Pour rappel, comme indiqué dans notre post du 14 aout 2017, "il est primordial qu’au niveau institutionnel et législatif, la stratégie nationale de lutte contre le terrorisme soit adoptée par le conseil national de sécurité puis présentée à l’assemblée nationale. Cette stratégie une fois adoptée, viendra renforcée l’action des forces intervenant dans cette lutte et apportera davantage de cohérence au dispositif actuel. 

D’ailleurs, le caractère inclusif et transversal de cette lutte n’est plus à démontrer. C’est en cela, qu’il est urgent d’outiller tous les acteurs intervenant dans ce combat insidieux, notamment les agents des Eaux et Forêts, qui sont responsables de la surveillance des massifs forestiers et qui devraient à ce titre, bénéficier de moyens de mobilité, de matériels et de l’armement conséquents, pour identifier et combattre toutes activités suspectes.

Aussi est-il fondamental, de poursuivre les exercices et simulations pour maintenir les unités en phase de veille et avec un minimum de maintien en condition opérationnelle. Nous recommandons donc que dans cette période de forte menace terroriste, nos forces multiplient les exercices de libération de prise d’otages ainsi que les patrouilles dans les villes concernées.

En outre, est-il important de maintenir la montée en puissance des unités spécialisées en matériels et équipements idoines. Nous n’oublions pas le volet formation, qui demeure le socle de toutes actions. 

De plus, nous soulignons une vérité immuable qui réside dans le partage d’expériences entre pays victimes du terrorisme.
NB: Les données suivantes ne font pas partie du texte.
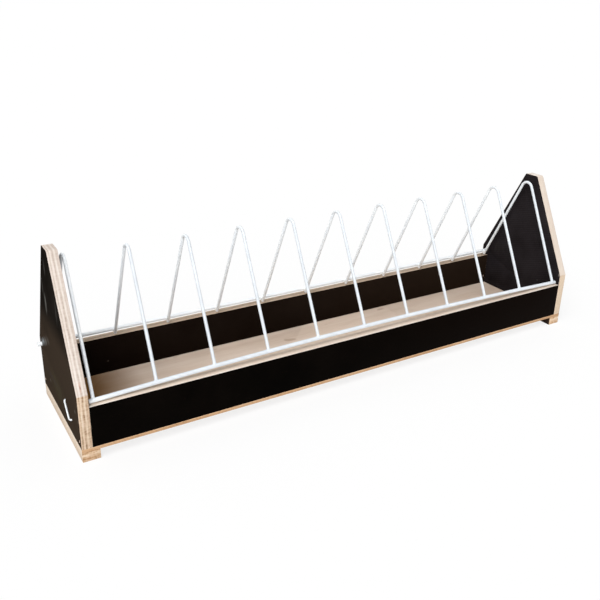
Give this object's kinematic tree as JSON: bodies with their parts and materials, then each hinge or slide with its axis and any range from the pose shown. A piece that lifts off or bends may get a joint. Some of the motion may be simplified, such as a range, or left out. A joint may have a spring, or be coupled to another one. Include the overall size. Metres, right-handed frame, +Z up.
{
  "type": "low animal feed trough with a hinged wire grille",
  "caption": "Low wooden feed trough with sloping gable ends and a hinged grille of bent white wires that keeps animals out of the feed.",
  "frame": {"origin": "middle of the footprint, on the surface that the foot strips stand on", "axes": "+X along the trough to the right end as seen from the front, +Y to the back where the grille is hinged, +Z up"},
  "size_m": [0.76, 0.165, 0.221],
  "materials": {
    "film_faced_ply": "dark brown phenolic film on birch plywood, satin, with bare layered edges",
    "birch_ply": "bare birch plywood",
    "white_wire": "white powder coat, satin",
    "steel_nail": "bright steel"
  },
  "bodies": {
    "trough": {"base_panel": "birch_ply", "left_foot_strip": "birch_ply", "right_foot_strip": "birch_ply", "left_end_panel": "film_faced_ply", "right_end_panel": "film_faced_ply", "front_board": "film_faced_ply", "back_board": "film_faced_ply", "left_panel_nails": "steel_nail", "right_panel_nails": "steel_nail", "front_base_nails": "steel_nail", "back_base_nails": "steel_nail", "left_foot_nails": "steel_nail", "right_foot_nails": "steel_nail", "side_clip": "white_wire"},
    "grille": {"hinge_rod": "white_wire", "front_rod": "white_wire", "grille_wire_1": "white_wire", "grille_wire_2": "white_wire", "grille_wire_3": "white_wire", "grille_wire_4": "white_wire", "grille_wire_5": "white_wire", "grille_wire_6": "white_wire", "grille_wire_7": "white_wire", "grille_wire_8": "white_wire", "grille_wire_9": "white_wire", "grille_wire_10": "white_wire", "grille_wire_11": "white_wire"}
  },
  "joints": [
    {"name": "grille_hinge", "type": "hinge", "parent": "trough", "child": "grille", "pos_m": [0, 0.0745, 0.074], "axis": [-1, 0, 0], "range_deg": [0, 145]}
  ]
}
Il est crucial que les forces burkinabés et ivoiriennes partagent leurs expériences liées aux différentes attaques, pour mieux appréhender de futures tragédies. La force des pays ciblés, reste leur solidarité dans la souffrance face cette menace. La mutualisation de leurs moyens est bien entendu inévitable."

 Enfin, N'oublions pas que la terreur frappe au moment où l'on relâche l'attention. Le terrorisme se nourrit des failles de ses victimes et particulièrement de l'absence de vigilance. Nous avons lors d'articles précédents, suffisamment couverts les faiblesses en matière de lutte contreterroriste, il est grand temps que des mesures solides et efficaces soient exécutées sans répit. Cependant, la future installation du centre sous régional de lutte antiterroriste en Côte d'Ivoire pourrait en plus d'être un élément de dissuasion, être une forme de vulnérabilité, car exposant le pays à des représailles. Nous ne saurions clore notre contribution sans souligner le courage et le professionnalisme des forces de sécurité et de défense du Burkina et saluer la mémoire des victimes.